At 3pm, while four of us were haggling to arrange a taxi to go to the sanctuary – Charlie showed up in his Mercedes SUV and offered to drive us there and back himself! It was a bit of a tight squeeze, but we were ever so grateful and ended up having the most raucous and laughter-filled afternoon and evening together. A truly magical day that I will not soon forget.
On the way there, Charlie pointed out an area that suffered a horrendous landslide back in September and literally buried thousands of unsuspecting residents in their homes alive as an entire mountainside gave way after months of torrential rains.
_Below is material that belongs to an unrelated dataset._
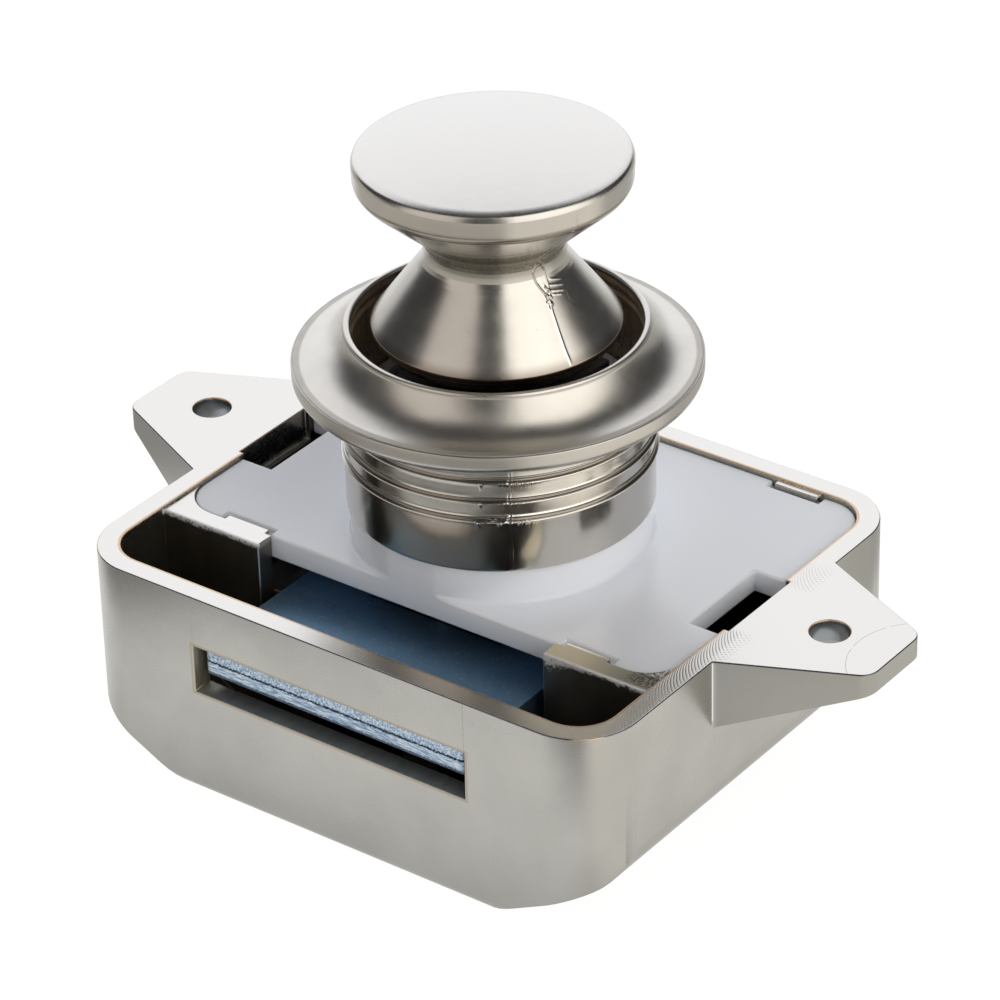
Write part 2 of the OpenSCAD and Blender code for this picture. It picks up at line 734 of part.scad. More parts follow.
module main_spring() {
    sides = 6;
    rings_per_turn = 16;
    wire_r = spring_wire / 2;
    coil_r = spring_d / 2 - wire_r;
    end_gap = 0.02;
    low = floor_z + wire_r + end_gap;
    high = spring_seat_z - knob_screw_head_h - washer_t - wire_r - end_gap;
    rings = spring_turns * rings_per_turn;
    points = [for (i = [0 : rings], k = [0 : sides - 1])
                 let (a = 360 * i / rings_per_turn,
                      b = 360 * k / sides,
                      r = coil_r + wire_r * cos(b),
                      z = low + (high - low) * i / rings + wire_r * sin(b))
                 [r * cos(a), r * sin(a), z]];
    walls = [for (i = [0 : rings - 1], k = [0 : sides - 1])
                let (p = i * sides + k, q = i * sides + (k + 1) % sides)
                each [[p, q, q + sides], [p, q + sides, p + sides]]];
    last = rings * sides;
    ends = [for (k = [1 : sides - 2]) each [[0, k + 1, k], [last, last + k, last + k + 1]]];
    echo(str("main_spring: least gap between turns ", (high - low) / spring_turns - spring_wire));
    color([0.5, 0.5, 0.52]) polyhedron(points, concat(walls, ends));
}

module bolt_plate() {
    half = bolt_w / 2;
    color([0.35, 0.45, 0.6]) difference() {
        intersection() {
            translate([0, 0, bolt_bottom]) linear_extrude(bolt_t)
                round_rect([-half, bolt_nose], [half, bolt_back], bolt_corner_r);
            prism_x(-half - over, half + over) {
                translate([bolt_nose + nose_low_r, bolt_bottom + nose_low_r])
                    circle(nose_low_r, $fn = small_fn);
                translate([bolt_nose + nose_top_r, bolt_top - nose_top_r])
                    circle(nose_top_r, $fn = small_fn);
                translate([bolt_nose, bolt_bottom + nose_low_r])
                    square([bolt_back - bolt_nose, bolt_t - nose_low_r - nose_top_r]);
                translate([bolt_nose + nose_low_r, bolt_bottom])
                    square([bolt_back - bolt_nose - nose_low_r, bolt_t]);
                translate([bolt_nose + nose_top_r, bolt_top - nose_top_r - bite])
                    square([nose_low_r, nose_top_r + bite]);
            }
        }
        // Window that the plunger and the follower pass through
        box([-window_half_w, window_front, bolt_bottom - over],
            [window_half_w, window_back, bolt_top + over]);
        rivet_places(bolt_bottom - over) rod(rivet_r, bolt_t + 2 * over);
    }
}

// Puts its children at the four rivets
module rivet_places(z) {
    both_sides()
        for (s = [-1, 1])
            translate([rivet_x, pin_y + s * rivet_pitch / 2, z]) children();
}

module drive_brackets() {
    foot_front = pin_y - foot_len / 2;
    color([0.55, 0.56, 0.58]) difference() {
        both_sides() {
            prism_x(ear_inner_x, ear_inner_x + bracket_t) {
                translate([pin_y, pin_z]) circle(r = bracket_ear_r, $fn = small_fn);
                translate([pin_y - bracket_ear_r, bolt_top]) square([2 * bracket_ear_r, pin_z - bolt_top]);
            }
            box([ear_inner_x, foot_front, bolt_top], [ear_inner_x + foot_w, foot_front + foot_len, foot_top]);
        }
        rivet_places(bolt_top - over) rod(rivet_r, bracket_t + 2 * over);
        translate([0, pin_y, pin_z]) rotate([0, 90, 0])
            cylinder(r = pin_r, h = case_w, center = true, $fn = small_fn);
    }
}

module bracket_rivets() {
    color([0.7, 0.7, 0.72]) rivet_places(0) {
        translate([0, 0, bolt_bottom]) rod(rivet_r, foot_top - bolt_bottom + bite / 2);
        translate([0, 0, foot_top]) rod(rivet_head_r, rivet_head_h);
    }
}

module drive_pins() {
    inner_x = plunger_half_w - groove_depth + free_gap;
    outer_x = ear_inner_x + bracket_t;
    color([0.65, 0.65, 0.67]) both_sides()
        translate([0, pin_y, pin_z]) rotate([0, 90, 0]) {
            translate([0, 0, inner_x]) rod(pin_r, outer_x - inner_x + bite / 2);
            translate([0, 0, outer_x]) rod(rivet_head_r, rivet_head_h);
        }
}

module cam_follower() {
    stub_len = leg_y - pivot_boss_front;
    tip_len = track_depth - free_gap - plunger_half_d - leg_y;
    color([0.6, 0.62, 0.66]) {
        translate([0, pivot_boss_front, pivot_z]) rotate([-90, 0, 0])
            rod(follower_r, stub_len);
        translate([0, leg_y, pivot_z]) rod(follower_r, tip_z - pivot_z);
        translate([0, leg_y, tip_z]) rotate([-90, 0, 0]) rod(follower_r, tip_len);
        for (z = [pivot_z, tip_z]) translate([0, leg_y, z]) sphere(r = follower_r, $fn = small_fn);
    }
}

casing();
cover_plate();
rosette();
knob();
plunger();
knob_screw();
spring_washer();
main_spring();
bolt_plate();
drive_brackets();
bracket_rivets();
drive_pins();
cam_follower();
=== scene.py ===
# %% [markdown]
# A push button cabinet lock, dressed for its portrait.
# The solid model comes in as a fixed frame. It says where every piece is and how it moves. This script gives
# the pieces their finish, and builds the ones that need finer forms than the solid model holds.

import json
import math

import bmesh
import bpy
import numpy as np
from mathutils import Matrix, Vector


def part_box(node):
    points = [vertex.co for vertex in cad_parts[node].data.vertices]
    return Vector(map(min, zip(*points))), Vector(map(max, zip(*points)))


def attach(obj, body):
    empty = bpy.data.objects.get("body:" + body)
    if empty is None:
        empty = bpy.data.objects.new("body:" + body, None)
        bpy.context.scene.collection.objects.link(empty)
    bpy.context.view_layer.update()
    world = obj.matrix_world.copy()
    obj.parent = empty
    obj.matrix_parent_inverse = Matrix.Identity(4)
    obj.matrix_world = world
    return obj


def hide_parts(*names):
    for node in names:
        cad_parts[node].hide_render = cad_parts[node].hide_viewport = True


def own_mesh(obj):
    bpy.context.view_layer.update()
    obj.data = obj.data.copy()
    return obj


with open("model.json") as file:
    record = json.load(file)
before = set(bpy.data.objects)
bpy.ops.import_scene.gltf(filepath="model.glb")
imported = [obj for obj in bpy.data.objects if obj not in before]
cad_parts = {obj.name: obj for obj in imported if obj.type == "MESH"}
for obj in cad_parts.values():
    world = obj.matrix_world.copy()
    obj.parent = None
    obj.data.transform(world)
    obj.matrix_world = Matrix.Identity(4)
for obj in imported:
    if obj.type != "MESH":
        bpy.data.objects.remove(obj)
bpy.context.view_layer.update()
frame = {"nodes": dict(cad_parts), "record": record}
nodes = frame["nodes"]
MM = 0.001

# %% [markdown]
# The camera stands where the photographer stood. Its angles, its distance and its lens were worked out from
# corners whose real places are known. Its frame is three directions: right, up and back.

# %% Camera
AZIMUTH, ELEVATION, ROLL = (math.radians(a) for a in (37.127, 31.065, -1.513))
CAMERA_DISTANCE = 0.4002
# The object's origin lies this far from the picture's centre in metres, to the right and up
OFF_CENTRE = (0.00018, -0.0016)
SENSOR = 36
FOCAL_LENGTH = 171.15

back = np.array([math.sin(AZIMUTH) * math.cos(ELEVATION), -math.cos(AZIMUTH) * math.cos(ELEVATION),
                 math.sin(ELEVATION)])
level = np.array([math.cos(AZIMUTH), math.sin(AZIMUTH), 0])
upright = np.cross(back, level)
right = math.cos(ROLL) * level + math.sin(ROLL) * upright
up = math.cos(ROLL) * upright - math.sin(ROLL) * level
place = CAMERA_DISTANCE * back - OFF_CENTRE[0] * right - OFF_CENTRE[1] * up

camera_data = bpy.data.cameras.new("camera")
camera_data.lens, camera_data.sensor_width = FOCAL_LENGTH, SENSOR
camera_data.clip_start = 0.01
camera = bpy.data.objects.new("camera", camera_data)
bpy.context.collection.objects.link(camera)
camera.matrix_world = Matrix([[*row, p] for row, p in zip(np.column_stack([right, up, back]), place)]
                             + [[0, 0, 0, 1]])
bpy.context.scene.camera = camera
print("camera at", np.round(place, 3))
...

The sanctuary itself helps to rehabilitate chimps who’ve been illegally taken as pets in the hopes that they can be re-released back into the wild. It is set in a thankfully cool setting in the highlands surrounding Freetown and we had a lovely time observing the chimps – especially the sub adults who linked arms with their best friends while walking around their large enclosure.
We experienced horrendous rush hour traffic on the return and sat at a near standstill for over two hours. Nauseous, hot and very hungry – we were super grateful to find a bbq stand directly on Lumley beach where we ordered chicken with fried rice and cold beer at the best table in the place – a wooden table and chairs literally only ten feet away from where the water was lapping away at the sand.
A thoroughly enjoyable day was had by all.
The following day we followed our bliss for three nights on the beaches of the Sierra Leonean Peninsula.